The North Atlantic Treaty Organization was designed to help member countries rebuild and bolster security after World War II through something called “collective defense.” In essence, an attack against one member is considered an attack against all members: Everyone in NATO is supposed to rally as if it were their own country being attacked.
For that reason, President Joe Biden told CNN’s Fareed Zakaria in an interview broadcast Sunday, it is not yet time to welcome Ukraine—which was invaded by Russia in February 2022—into the North American-European alliance.
“I don’t think there is unanimity in NATO about whether or not to bring Ukraine into the NATO family now, at this moment, in the middle of a war,” Biden told CNN. “If you did that, then, you know—and I mean what I say—we’re determined to commit every inch of territory that is NATO territory. It’s a commitment that we’ve all made no matter what. If the war is going on, then we’re all in war. We’re at war with Russia, if that were the case.”
Biden added that NATO should consider a “rational path” for Ukraine to join, and that he previously refused to rule out its membership in conversations with Russian President Vladimir Putin.
“But I think it’s premature…to call for a vote…because there’s other qualifications that need to be met, including democratization and some of those issues,” Biden said.

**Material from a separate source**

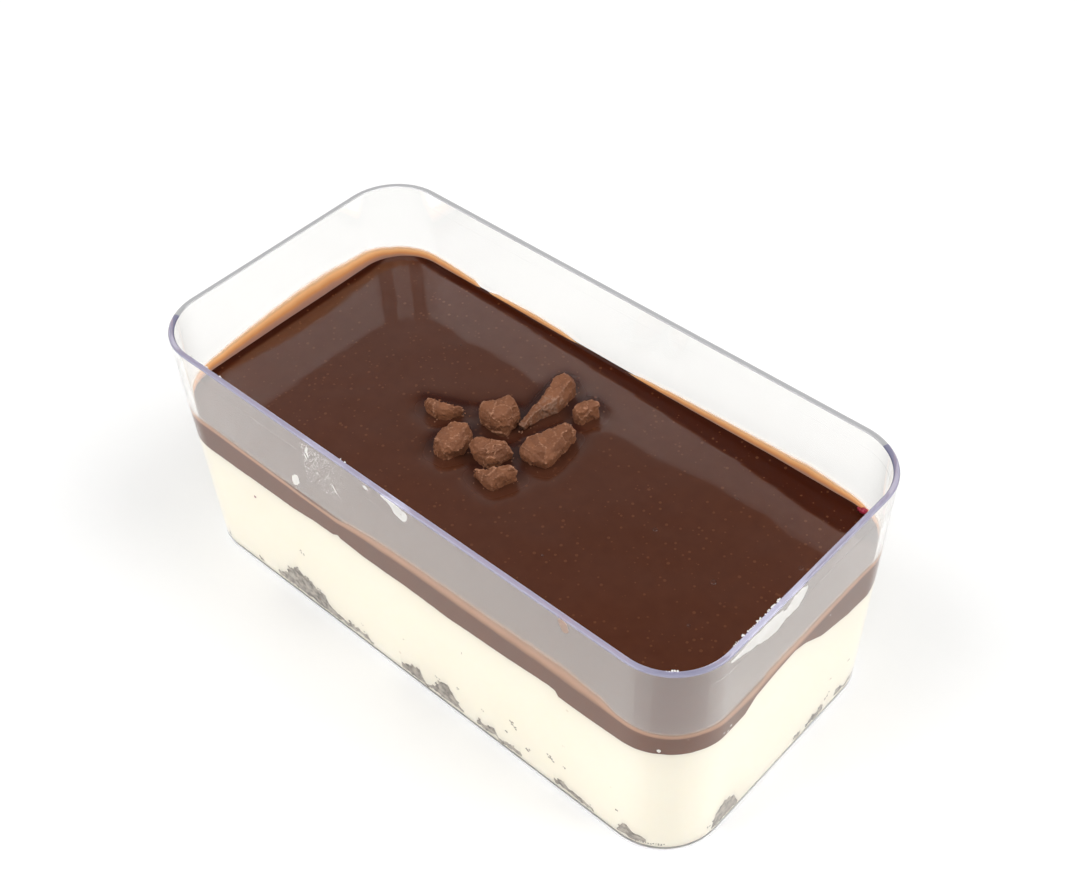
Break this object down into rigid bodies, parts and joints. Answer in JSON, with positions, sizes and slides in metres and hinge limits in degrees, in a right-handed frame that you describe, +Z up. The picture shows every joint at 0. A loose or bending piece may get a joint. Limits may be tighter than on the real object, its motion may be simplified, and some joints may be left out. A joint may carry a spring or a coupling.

On Friday, his administration announced a new, $800 million military aid package for Ukraine that for the first time includes controversial cluster munitions: explosives launched from the ground or air that release smaller bombs over a large area.
More than 100 countries have banned the weapons, according to NPR, and the Biden administration has previously condemned their use. Biden told CNN it was a “difficult decision” to give them to Ukraine, but he decided to do so because their forces are running out of ammunition.
Ukraine is not the only nation that would benefit from NATO membership and is seeking to join. Sweden’s bid—which, like those of all new members, must be unanimously approved—has been delayed by Hungary and Turkey. Biden told CNN that believes Sweden will ultimately be admitted, perhaps through some quid-pro-quo maneuvering. Biden suggested that helping Turkey modernize its military aircraft could draw out their support.
“What I’m trying to, quite frankly, [is] put together… a little bit of a consortium here,” he explained. “But it’s in play. It’s not done.”